From Joyce Low: We have a patient with a prolonged prothrombin time (PT) and normal partial thromboplastin time (APTT, PTT). He bled, but factor levels were all normal. He’s an 84 year old man here for pacemaker insertion. PT was 19s (Neoplastine; reference interval 11–15s ), PTT 31s (Actin FS RI 25–35s), thrombin time, fibrinogen, and platelets normal. Patient developed a hematoma and infection at pacemaker insertion site. Pacemaker subsequently removed with bleeding that required 3 fresh frozen plasma twice.
PT mix showed partial correction to 16s but did not become normal. Incubating the mix for 2 h did not show a time dependent inhibitor. Extrinsic factors were all normal between 80-106%; II=106%, V=80%, VII=91%, X= 89%. We later found factor VIII to be >300% and factor IX 164% on the initial specimen. The von Willebrand factor was also very high.
Because of the Fritsma Factor post about FVII Padua, the PT was repeated using Innovin and was still prolonged at 16s (RI 9–12s when we used to use Innovin years ago).
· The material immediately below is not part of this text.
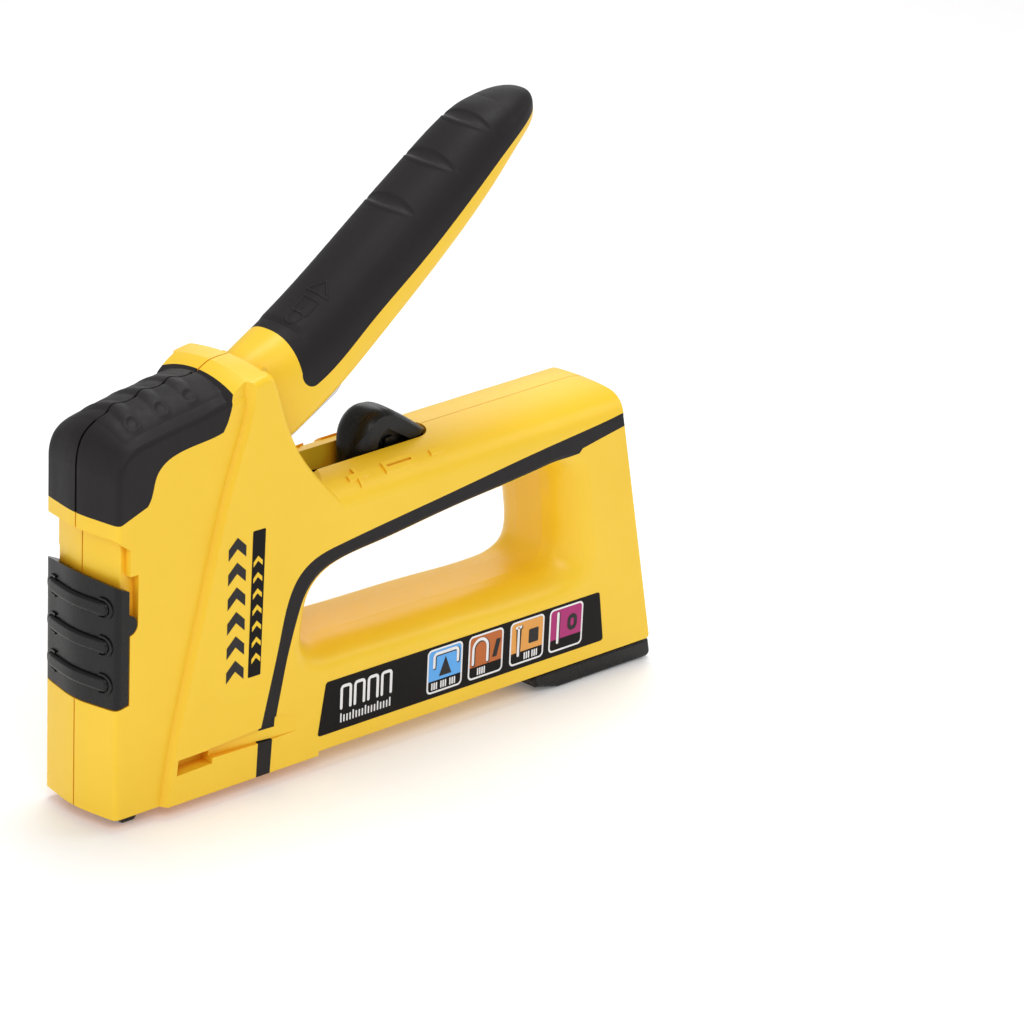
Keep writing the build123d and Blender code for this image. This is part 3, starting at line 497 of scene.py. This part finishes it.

Liver enzymes normal, albumin borderline low. In lupus anticoagulant assays, RVV was normal but TTI (tissue thromboplastin inhibition with diluted Innovin) ratio was 2.0 and mix ratio 1.3. (Note from George, Joyce’s message appears to be truncated at this point).
Hi, Joyce, this one is a stumper. I ran it past my colleague Dave McGlasson this morning and we couldn’t reach a definitive answer. I suspect that there is an anti-factor V inhibitor and Dave agrees (sort of). These arise in patients who have had prior surgery in which the surgeon used bovine thrombin-based fibrin glue (Tisseal) to help seal the surgical field. Bovine thrombin triggers formation of both factor II and factor V inhibitors, often together. Fibrin glue is now made using synthetic human thrombin so it no longer generates inhibitors, but your patient may have been exposed back in the late 90s or early 2000s.
Of course, you will ask why, with an inhibitor present, the factor V level is 80% and the PTT normal? Here my conclusion grows weaker, but one possibility is that his platelets are becoming activated, perhaps in vitro after collection, and secreting factor V that escapes the inhibitor. Also, the PT reagent may be more sensitive to the factor V level than the PTT. It’s a stretcher, but the best I can come up with. I’ll be looking for help on this one!